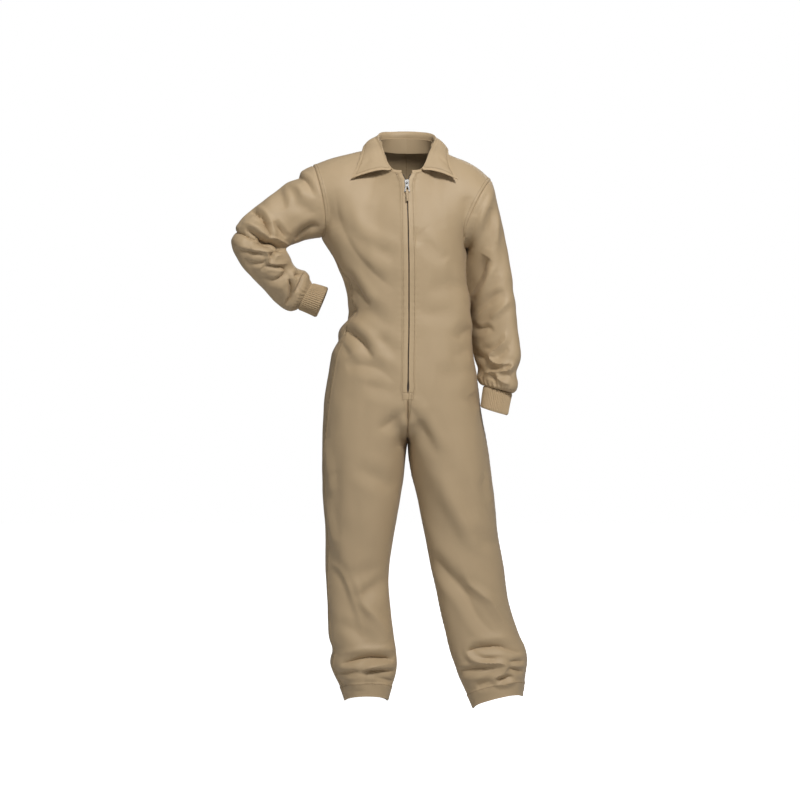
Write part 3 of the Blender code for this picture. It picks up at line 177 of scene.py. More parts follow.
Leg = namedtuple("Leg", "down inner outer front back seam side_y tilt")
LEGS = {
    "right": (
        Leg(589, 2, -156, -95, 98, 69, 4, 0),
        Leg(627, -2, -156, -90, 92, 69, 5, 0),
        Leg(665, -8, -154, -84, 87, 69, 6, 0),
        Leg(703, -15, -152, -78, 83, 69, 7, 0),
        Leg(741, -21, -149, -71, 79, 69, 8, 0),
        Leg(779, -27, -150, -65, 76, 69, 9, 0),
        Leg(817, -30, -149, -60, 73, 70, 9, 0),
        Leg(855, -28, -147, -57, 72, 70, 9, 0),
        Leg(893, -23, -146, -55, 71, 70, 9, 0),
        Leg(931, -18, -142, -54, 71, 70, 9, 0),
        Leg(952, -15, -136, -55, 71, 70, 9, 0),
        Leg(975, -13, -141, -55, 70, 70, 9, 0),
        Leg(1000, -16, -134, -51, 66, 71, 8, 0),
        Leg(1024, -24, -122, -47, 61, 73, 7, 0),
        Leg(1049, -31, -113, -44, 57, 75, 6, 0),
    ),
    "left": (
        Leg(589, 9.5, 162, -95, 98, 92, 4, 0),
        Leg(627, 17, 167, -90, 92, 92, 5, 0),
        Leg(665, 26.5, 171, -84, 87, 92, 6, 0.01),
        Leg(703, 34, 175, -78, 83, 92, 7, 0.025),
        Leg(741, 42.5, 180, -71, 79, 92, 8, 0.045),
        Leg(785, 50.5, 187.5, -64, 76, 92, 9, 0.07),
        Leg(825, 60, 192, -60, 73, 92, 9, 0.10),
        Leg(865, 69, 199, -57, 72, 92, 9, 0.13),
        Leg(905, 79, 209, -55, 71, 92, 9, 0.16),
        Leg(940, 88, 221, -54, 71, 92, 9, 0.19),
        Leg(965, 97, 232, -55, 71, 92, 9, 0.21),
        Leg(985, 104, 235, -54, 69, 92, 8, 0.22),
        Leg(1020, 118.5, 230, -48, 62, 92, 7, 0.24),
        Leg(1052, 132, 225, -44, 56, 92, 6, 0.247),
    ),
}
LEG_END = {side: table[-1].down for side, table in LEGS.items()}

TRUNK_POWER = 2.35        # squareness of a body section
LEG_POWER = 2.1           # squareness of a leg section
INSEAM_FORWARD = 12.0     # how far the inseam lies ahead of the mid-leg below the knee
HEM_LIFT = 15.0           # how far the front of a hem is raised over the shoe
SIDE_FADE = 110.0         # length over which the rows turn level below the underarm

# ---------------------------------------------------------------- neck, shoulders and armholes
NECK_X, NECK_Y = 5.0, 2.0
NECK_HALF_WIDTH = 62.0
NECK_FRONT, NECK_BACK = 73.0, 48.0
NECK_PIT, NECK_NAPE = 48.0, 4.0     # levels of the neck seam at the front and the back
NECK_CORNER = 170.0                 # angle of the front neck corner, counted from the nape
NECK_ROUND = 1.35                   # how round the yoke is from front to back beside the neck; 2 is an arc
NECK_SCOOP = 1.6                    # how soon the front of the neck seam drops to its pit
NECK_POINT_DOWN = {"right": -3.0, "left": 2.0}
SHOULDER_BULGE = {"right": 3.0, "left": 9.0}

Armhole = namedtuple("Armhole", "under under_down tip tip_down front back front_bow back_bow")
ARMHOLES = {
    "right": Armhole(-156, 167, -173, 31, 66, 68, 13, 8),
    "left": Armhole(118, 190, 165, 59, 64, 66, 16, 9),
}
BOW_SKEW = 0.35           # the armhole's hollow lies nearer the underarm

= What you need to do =
Output the lines above verbatim and in full.

= Output for this task =
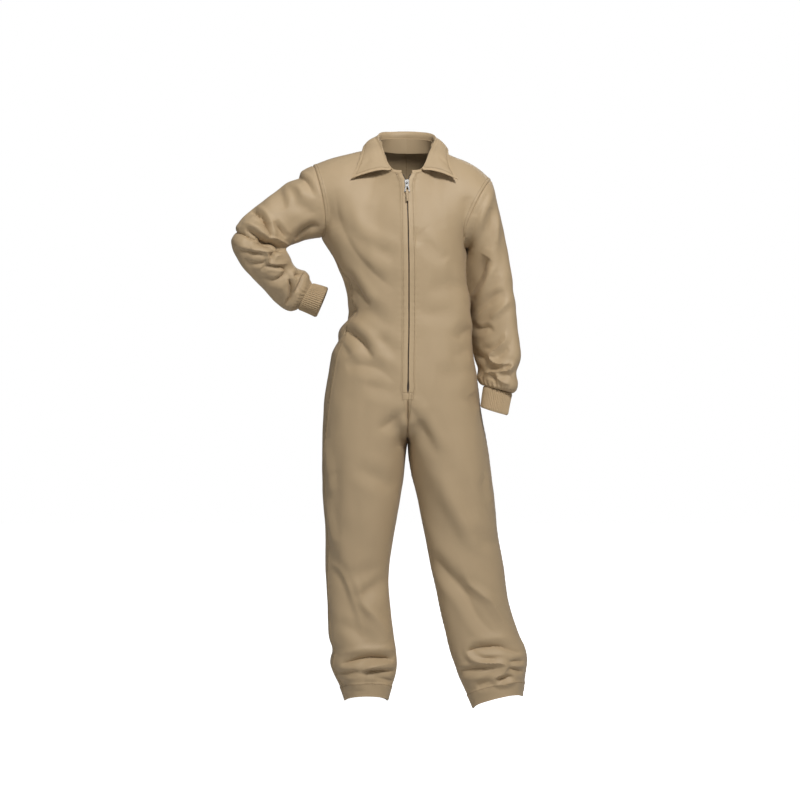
Write part 3 of the Blender code for this picture. It picks up at line 177 of scene.py. More parts follow.
Leg = namedtuple("Leg", "down inner outer front back seam side_y tilt")
LEGS = {
    "right": (
        Leg(589, 2, -156, -95, 98, 69, 4, 0),
        Leg(627, -2, -156, -90, 92, 69, 5, 0),
        Leg(665, -8, -154, -84, 87, 69, 6, 0),
        Leg(703, -15, -152, -78, 83, 69, 7, 0),
        Leg(741, -21, -149, -71, 79, 69, 8, 0),
        Leg(779, -27, -150, -65, 76, 69, 9, 0),
        Leg(817, -30, -149, -60, 73, 70, 9, 0),
        Leg(855, -28, -147, -57, 72, 70, 9, 0),
        Leg(893, -23, -146, -55, 71, 70, 9, 0),
        Leg(931, -18, -142, -54, 71, 70, 9, 0),
        Leg(952, -15, -136, -55, 71, 70, 9, 0),
        Leg(975, -13, -141, -55, 70, 70, 9, 0),
        Leg(1000, -16, -134, -51, 66, 71, 8, 0),
        Leg(1024, -24, -122, -47, 61, 73, 7, 0),
        Leg(1049, -31, -113, -44, 57, 75, 6, 0),
    ),
    "left": (
        Leg(589, 9.5, 162, -95, 98, 92, 4, 0),
        Leg(627, 17, 167, -90, 92, 92, 5, 0),
        Leg(665, 26.5, 171, -84, 87, 92, 6, 0.01),
        Leg(703, 34, 175, -78, 83, 92, 7, 0.025),
        Leg(741, 42.5, 180, -71, 79, 92, 8, 0.045),
        Leg(785, 50.5, 187.5, -64, 76, 92, 9, 0.07),
        Leg(825, 60, 192, -60, 73, 92, 9, 0.10),
        Leg(865, 69, 199, -57, 72, 92, 9, 0.13),
        Leg(905, 79, 209, -55, 71, 92, 9, 0.16),
        Leg(940, 88, 221, -54, 71, 92, 9, 0.19),
        Leg(965, 97, 232, -55, 71, 92, 9, 0.21),
        Leg(985, 104, 235, -54, 69, 92, 8, 0.22),
        Leg(1020, 118.5, 230, -48, 62, 92, 7, 0.24),
        Leg(1052, 132, 225, -44, 56, 92, 6, 0.247),
    ),
}
LEG_END = {side: table[-1].down for side, table in LEGS.items()}

TRUNK_POWER = 2.35        # squareness of a body section
LEG_POWER = 2.1           # squareness of a leg section
INSEAM_FORWARD = 12.0     # how far the inseam lies ahead of the mid-leg below the knee
HEM_LIFT = 15.0           # how far the front of a hem is raised over the shoe
SIDE_FADE = 110.0         # length over which the rows turn level below the underarm

# ---------------------------------------------------------------- neck, shoulders and armholes
NECK_X, NECK_Y = 5.0, 2.0
NECK_HALF_WIDTH = 62.0
NECK_FRONT, NECK_BACK = 73.0, 48.0
NECK_PIT, NECK_NAPE = 48.0, 4.0     # levels of the neck seam at the front and the back
NECK_CORNER = 170.0                 # angle of the front neck corner, counted from the nape
NECK_ROUND = 1.35                   # how round the yoke is from front to back beside the neck; 2 is an arc
NECK_SCOOP = 1.6                    # how soon the front of the neck seam drops to its pit
NECK_POINT_DOWN = {"right": -3.0, "left": 2.0}
SHOULDER_BULGE = {"right": 3.0, "left": 9.0}

Armhole = namedtuple("Armhole", "under under_down tip tip_down front back front_bow back_bow")
ARMHOLES = {
    "right": Armhole(-156, 167, -173, 31, 66, 68, 13, 8),
    "left": Armhole(118, 190, 165, 59, 64, 66, 16, 9),
}
BOW_SKEW = 0.35           # the armhole's hollow lies nearer the underarm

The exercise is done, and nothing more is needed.